Honor Code overhaul advised

The Honor Code is one of the longest standing and most significant traditions at the College of William and Mary. Since its inception in 1779, the Code has seen numerous changes, alterations and additions to reflect the continually evolving interests of the College community — and it’s about to see more.

The President’s Honor System Review Committee published its findings and proposed changes last week in a draft report that, pending further review and the approval of College President Taylor Reveley, could mean major changes to the Honor Code as we know it.

At the center of the Committee’s inquiry was one question: Is the current Honor Code the best way of doing things? The answer, according to members of the HSRC, is no.

“I think that there’s a real misunderstanding of the Honor Code,” Law School Honor Council Chief Justice James Dougherty J.D. ’12 said.

A large part of this misunderstanding has to do with ambiguities in the current code — and its length.

“The code is so complicated; I don’t think that many students ever read it,” HRSC Chair professor Clay Clemens ’80 said. “The current one is really hard to read. It’s almost as bad as our undergraduate course catalogue.”

The Code as it stands today was introduced in 1997 but most of its wording is leftover from previous versions dating back to the 40s and 50s, with newer additions added on top of the existing framework, Clemens said. In response, the committee isn’t suggesting editing the current Code, but actually starting afresh.

“We’re proposing a new document,” Clemens said.

In addition to making the new system more efficient, the HSRC is proposing substantive revisions that will reach every corner of the College community.

Among the largest revisions is the limit applications of the Honor Code to academic settings for undergraduates. Under the current system, a student caught lying to his Resident Advisor could be cited for an honor violation and subject to the Honor Council’s full range of punishment — including expulsion.
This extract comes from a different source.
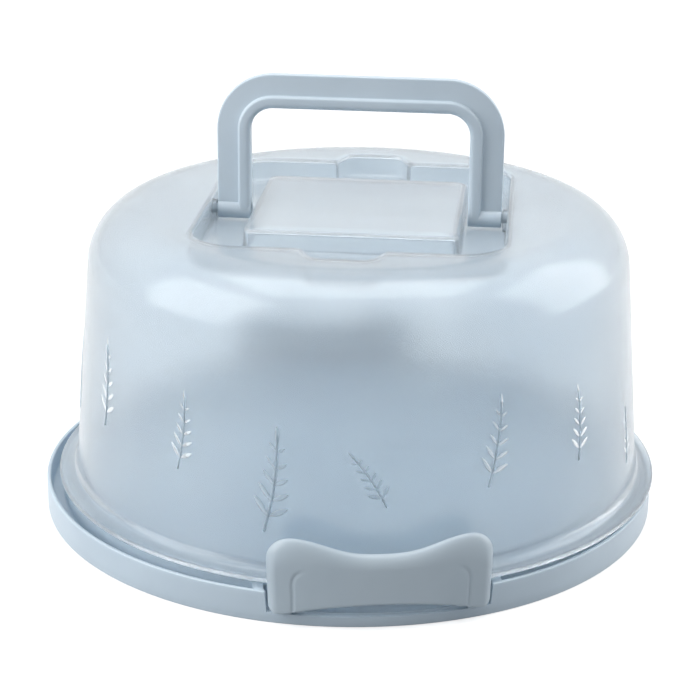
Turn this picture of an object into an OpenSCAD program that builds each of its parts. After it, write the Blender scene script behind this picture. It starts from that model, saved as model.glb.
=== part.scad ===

While this may have made sense when the Code was first written, the creation of the undergraduate Student Conduct Council has produced an overlap in the reach of these two organizations, the HSRC says. The proposed Code will attempt to limit these redundancies by limiting its scope.

“That’s a pretty big change and that would be perceived as one of the biggest proposals in the entire report,” Student Assembly Finance Committee Chair and HRSC member Noah Kim ’13 said.

Other proposals include making an attempt to gain an unfair advantage — even if unsuccessful — a punishable infraction and clarifying what steps professors can take to prevent cheating without violating a student’s rights under the Code.

The committee has also suggested changes to the ways in which these infractions are settled. For example, under the new system, students and faculty would be able to resolve issues without going to the Honor Council, not unlike an out-of-court settlement.

Currently, any student found in violation of the Honor Code must go through an extensive investigation and review process before sanctions are issued, even after admitting guilt. The HSRC is proposing a way for students who plead guilty to go directly to this final step.

Reveley established the Honor System Review Committee in 2010, comprised of undergraduate and graduate students, faculty and administrators, with the purpose of reviewing and revising the existing Honor Code. Although deliberations were only originally planned to last only for a semester, the entire review process lasted over a year.

“The process took a little longer than we anticipated,” Clemens said. “We had an interesting year and a half.”

The main reason for the extension was the scope of the project.  For example, the committee reviewed honor codes from 30 other universities, as well as the Code’s importance. Although the HSRC has reached a consensus, the process wasn’t without its fair share of debate.

“You’re never going to have people entirely happy,” Dougherty said. “It’s a tough issue especially because the stakes are so high.”

The list of proposals is extensive and far-reaching, and the committee acknowledges that students, faculty and administrators may have some objections. This is why it has released its full 32-page report, along with a two page summary, on the College’s website, so that community members can review and comment on the report before it is sent to Reveley.

Committee members say they encourage students to read the report before making judgments.

“I hope students and faculty will at the very least read the [summary] before firing shots at the system,” Clemens said.

Kim stressed the importance of getting the community to believe in the system in which it lives.

“I think that a fundamental part of the honor system is dependent on the buy-in of members of the community, that we all feel invested and see the system as credible and legitimate and something that we’re all benefiting from,” he said.

The committee has a survey online that students can fill out at forms.wm.edu/4416.


  1. So apparently my fraternity has been classified by the university as a “bottom four.”  Once again, William & Mary comes up with new ways to disaffect alumni and disincentivize alumni giving.
    Mark Dix, BBA 95
    Bucci & Dix, LLC

  2. Some things are foundational.  The W&M Honor Code is one of them.  The Code is as much a part of learning as is course work.  It might be said it is more important.  There are stories throughout government, business and academia of dishonorable people cheating or lying or cutting corners to achieve personal, political or institutional advantage.  W&M has tried to teach, through The Code, that these action are wrong, that they damage not only the perpetrator, but the institution, fellow students and, outside of The College, possibly society itself in some cases.  The Honor Code must not be changed to make it “easy” or “relevant”. What it teaches is foundational to maintaining an orderly civil society.